A spokesperson for Fractile said Song “left to pursue other technical and business interests in 2024”, adding that early-stage tech companies often see founders move on as projects mature.

Song has not commented on the matter.

Security scrutiny hits tech

The move mirrors the tightening geopolitical environment facing UK startups working in sectors with potential risk, like AI or defence.

MI5 director general Ken McCallum warned at the end of last year that China posed a national security threat “every day”, while ministers have repeatedly warned that academic research and startup sectors are vulnerable to foreign state influence.

A 2024 review into academic security, commissioned by the government followed warnings that Chinese-linked funding could put sensitive technologies at risk.

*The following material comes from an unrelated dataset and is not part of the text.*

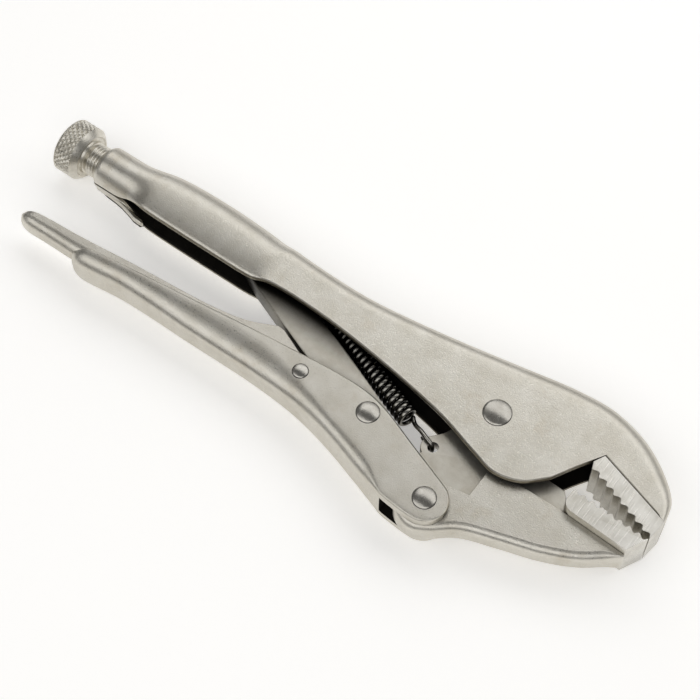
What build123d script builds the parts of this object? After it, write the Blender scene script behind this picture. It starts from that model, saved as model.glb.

A subsequent parliamentary intelligence report said UK universities and research institutions provided a “rich feeding ground” for the transfer of intellectual property.

Suki Fuller, a fellow at the Council of Competitive Intelligence Fellows who advises startups and NATO-backed programmes, said founders with links to certain Chinese institutions can face severe barriers when seeking capital.

“If a company has any co-founders or senior executives who studied at one of these universities, US funding is effectively off the table,” she said, adding that funds with state-linked limited partners are also likely to walk away.

She added: “I’s a brutal reality. People can lose control of something they helped build because of where they studied, not because of anything they’ve done wrong.”